▸ **Exercise description**: Among the lines of data below, reproduce only those from the one with "CORD_SIDES, CORD_STEPS), RUBBER);" through the one with "the imported model.", exactly as they stand, both ends included.
---
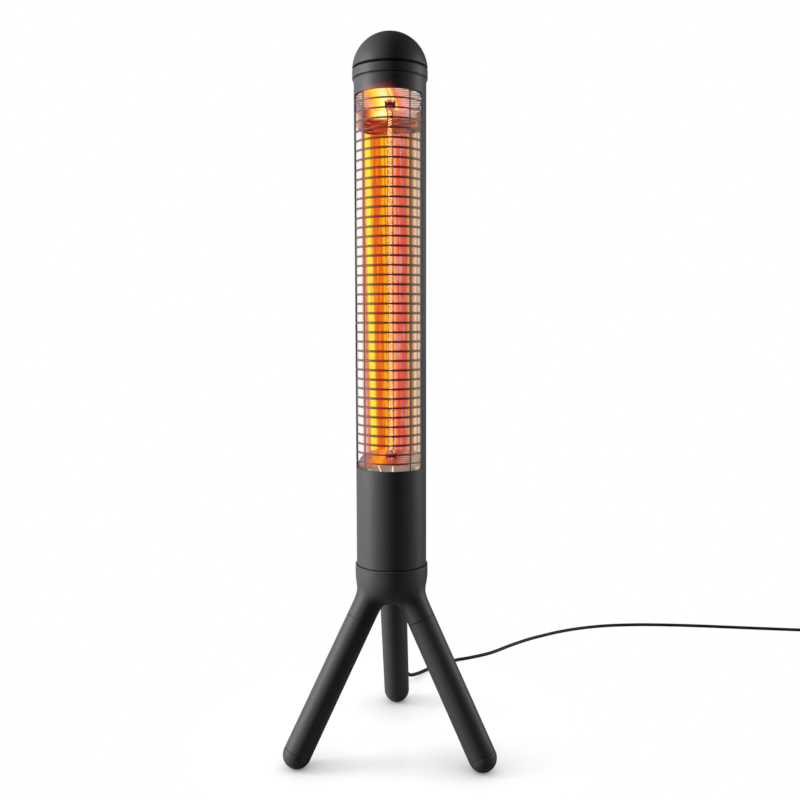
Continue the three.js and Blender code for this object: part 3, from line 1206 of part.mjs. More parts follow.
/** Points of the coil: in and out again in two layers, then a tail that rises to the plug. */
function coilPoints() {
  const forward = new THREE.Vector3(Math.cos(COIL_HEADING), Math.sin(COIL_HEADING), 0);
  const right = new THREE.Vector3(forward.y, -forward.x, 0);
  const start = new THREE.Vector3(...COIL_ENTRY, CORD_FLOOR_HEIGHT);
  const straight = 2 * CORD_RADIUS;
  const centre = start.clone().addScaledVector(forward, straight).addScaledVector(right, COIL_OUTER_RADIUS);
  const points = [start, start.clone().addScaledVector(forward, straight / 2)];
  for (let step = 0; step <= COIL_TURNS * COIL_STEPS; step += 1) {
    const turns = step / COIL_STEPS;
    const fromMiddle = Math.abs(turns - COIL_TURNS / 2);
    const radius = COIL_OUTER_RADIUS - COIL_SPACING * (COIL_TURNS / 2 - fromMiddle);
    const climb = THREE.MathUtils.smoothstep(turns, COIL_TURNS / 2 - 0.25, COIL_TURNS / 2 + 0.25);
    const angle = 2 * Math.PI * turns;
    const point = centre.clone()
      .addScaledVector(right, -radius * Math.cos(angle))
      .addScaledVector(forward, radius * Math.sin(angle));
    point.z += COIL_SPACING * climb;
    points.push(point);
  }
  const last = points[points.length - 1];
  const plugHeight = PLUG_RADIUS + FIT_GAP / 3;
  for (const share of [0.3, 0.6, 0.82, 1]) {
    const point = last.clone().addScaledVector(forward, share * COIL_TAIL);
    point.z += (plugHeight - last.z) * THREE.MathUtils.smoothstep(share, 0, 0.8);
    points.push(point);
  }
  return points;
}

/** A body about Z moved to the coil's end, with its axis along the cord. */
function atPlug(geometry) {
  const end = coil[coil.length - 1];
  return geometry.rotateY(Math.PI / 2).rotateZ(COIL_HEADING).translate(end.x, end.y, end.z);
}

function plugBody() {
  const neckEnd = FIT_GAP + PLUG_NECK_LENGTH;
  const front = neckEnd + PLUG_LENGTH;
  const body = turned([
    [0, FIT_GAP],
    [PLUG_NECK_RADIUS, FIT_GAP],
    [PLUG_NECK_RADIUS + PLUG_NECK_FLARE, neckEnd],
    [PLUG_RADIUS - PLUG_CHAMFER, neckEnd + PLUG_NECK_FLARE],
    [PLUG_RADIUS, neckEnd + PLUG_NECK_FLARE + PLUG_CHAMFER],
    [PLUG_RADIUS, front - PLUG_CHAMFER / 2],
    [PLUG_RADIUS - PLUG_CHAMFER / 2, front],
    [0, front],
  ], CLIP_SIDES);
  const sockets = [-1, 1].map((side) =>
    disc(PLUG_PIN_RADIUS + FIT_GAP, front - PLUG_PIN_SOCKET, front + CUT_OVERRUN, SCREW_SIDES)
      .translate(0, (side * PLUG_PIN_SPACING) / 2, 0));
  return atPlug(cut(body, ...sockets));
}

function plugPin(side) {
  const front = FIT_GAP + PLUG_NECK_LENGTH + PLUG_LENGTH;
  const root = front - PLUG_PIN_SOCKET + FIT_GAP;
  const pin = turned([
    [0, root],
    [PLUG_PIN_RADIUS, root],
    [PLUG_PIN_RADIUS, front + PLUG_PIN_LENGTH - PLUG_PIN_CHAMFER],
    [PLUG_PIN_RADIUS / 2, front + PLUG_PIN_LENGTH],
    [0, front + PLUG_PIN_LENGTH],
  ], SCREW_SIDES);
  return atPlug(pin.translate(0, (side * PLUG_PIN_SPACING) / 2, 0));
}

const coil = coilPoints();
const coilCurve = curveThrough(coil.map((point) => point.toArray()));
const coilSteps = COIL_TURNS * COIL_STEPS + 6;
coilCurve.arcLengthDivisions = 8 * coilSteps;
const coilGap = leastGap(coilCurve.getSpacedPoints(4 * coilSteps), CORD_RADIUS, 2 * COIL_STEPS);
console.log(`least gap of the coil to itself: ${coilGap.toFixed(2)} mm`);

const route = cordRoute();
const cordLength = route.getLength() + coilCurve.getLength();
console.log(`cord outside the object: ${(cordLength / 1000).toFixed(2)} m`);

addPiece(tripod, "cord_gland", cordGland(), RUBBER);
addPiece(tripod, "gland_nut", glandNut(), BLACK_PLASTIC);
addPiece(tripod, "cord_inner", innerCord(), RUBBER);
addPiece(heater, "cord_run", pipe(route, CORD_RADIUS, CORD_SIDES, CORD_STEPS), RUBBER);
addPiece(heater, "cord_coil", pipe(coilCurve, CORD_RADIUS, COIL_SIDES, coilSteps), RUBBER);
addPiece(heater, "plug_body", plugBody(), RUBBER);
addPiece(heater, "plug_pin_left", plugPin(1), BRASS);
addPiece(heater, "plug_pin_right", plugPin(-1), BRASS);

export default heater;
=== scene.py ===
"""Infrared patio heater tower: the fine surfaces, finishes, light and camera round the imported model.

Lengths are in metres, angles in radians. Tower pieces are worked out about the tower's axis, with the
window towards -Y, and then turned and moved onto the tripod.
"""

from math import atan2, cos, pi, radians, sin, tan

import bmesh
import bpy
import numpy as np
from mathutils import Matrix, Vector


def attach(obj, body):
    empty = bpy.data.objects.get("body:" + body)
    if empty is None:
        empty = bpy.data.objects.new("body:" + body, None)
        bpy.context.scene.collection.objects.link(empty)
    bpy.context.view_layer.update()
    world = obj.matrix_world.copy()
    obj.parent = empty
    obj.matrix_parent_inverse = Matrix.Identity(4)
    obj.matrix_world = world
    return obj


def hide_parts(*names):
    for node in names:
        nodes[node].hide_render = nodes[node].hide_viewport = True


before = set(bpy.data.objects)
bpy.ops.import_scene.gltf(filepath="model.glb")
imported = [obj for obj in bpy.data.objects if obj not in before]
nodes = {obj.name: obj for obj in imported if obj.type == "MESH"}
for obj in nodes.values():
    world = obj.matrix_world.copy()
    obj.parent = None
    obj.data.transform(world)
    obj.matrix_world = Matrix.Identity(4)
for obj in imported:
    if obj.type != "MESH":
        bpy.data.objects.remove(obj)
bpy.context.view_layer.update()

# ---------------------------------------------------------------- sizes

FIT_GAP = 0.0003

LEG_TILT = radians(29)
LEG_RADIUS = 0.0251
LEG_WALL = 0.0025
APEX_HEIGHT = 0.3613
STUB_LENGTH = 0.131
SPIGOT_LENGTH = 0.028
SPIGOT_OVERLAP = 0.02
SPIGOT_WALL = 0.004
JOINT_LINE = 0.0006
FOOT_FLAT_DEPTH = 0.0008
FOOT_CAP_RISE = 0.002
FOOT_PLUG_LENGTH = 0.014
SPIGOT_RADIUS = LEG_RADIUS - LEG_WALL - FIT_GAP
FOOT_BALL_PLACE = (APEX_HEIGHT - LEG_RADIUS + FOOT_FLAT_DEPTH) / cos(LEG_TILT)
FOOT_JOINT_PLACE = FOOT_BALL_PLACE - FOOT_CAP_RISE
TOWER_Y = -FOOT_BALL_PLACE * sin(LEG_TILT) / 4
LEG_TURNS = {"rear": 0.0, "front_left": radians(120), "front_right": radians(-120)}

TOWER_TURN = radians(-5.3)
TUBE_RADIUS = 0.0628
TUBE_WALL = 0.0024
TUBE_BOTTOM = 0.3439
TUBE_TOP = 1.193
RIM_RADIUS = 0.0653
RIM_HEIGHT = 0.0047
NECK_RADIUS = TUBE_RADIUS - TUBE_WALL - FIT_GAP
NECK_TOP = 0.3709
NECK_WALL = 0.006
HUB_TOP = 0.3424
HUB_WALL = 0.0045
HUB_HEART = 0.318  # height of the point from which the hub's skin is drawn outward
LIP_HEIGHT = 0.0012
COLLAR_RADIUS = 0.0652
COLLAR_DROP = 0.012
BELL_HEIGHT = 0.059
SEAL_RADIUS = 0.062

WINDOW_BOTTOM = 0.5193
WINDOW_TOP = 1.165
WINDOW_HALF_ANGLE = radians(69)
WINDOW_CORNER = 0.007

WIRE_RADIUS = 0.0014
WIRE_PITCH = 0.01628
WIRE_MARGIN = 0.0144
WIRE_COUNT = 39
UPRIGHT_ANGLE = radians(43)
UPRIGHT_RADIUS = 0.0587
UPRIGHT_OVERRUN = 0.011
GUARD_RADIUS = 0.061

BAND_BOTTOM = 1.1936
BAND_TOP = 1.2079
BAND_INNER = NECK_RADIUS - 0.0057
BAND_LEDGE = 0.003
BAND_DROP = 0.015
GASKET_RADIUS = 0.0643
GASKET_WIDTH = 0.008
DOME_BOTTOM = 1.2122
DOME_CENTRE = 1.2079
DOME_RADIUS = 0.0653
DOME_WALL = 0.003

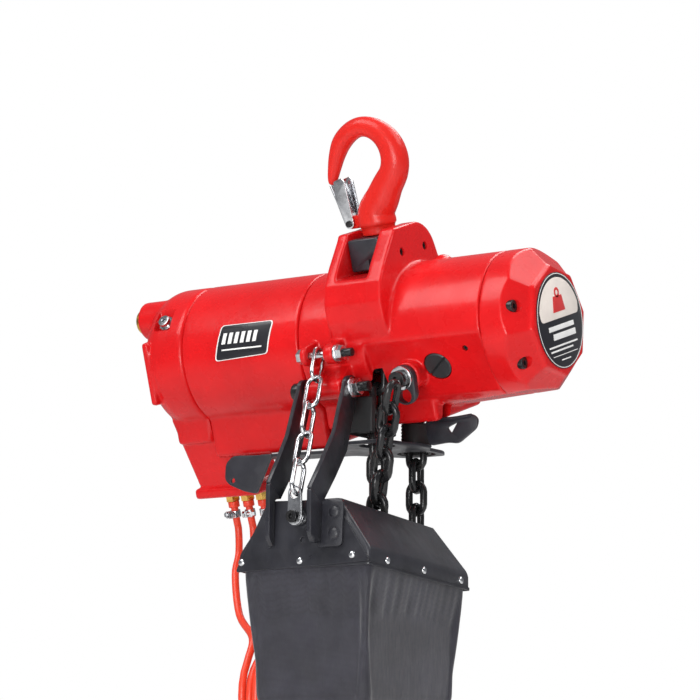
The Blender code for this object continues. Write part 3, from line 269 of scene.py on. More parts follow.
---
▸ **Result for this exercise**:
addPiece(heater, "cord_run", pipe(route, CORD_RADIUS, CORD_SIDES, CORD_STEPS), RUBBER);
addPiece(heater, "cord_coil", pipe(coilCurve, CORD_RADIUS, COIL_SIDES, coilSteps), RUBBER);
addPiece(heater, "plug_body", plugBody(), RUBBER);
addPiece(heater, "plug_pin_left", plugPin(1), BRASS);
addPiece(heater, "plug_pin_right", plugPin(-1), BRASS);

export default heater;
=== scene.py ===
"""Infrared patio heater tower: the fine surfaces, finishes, light and camera round the imported model.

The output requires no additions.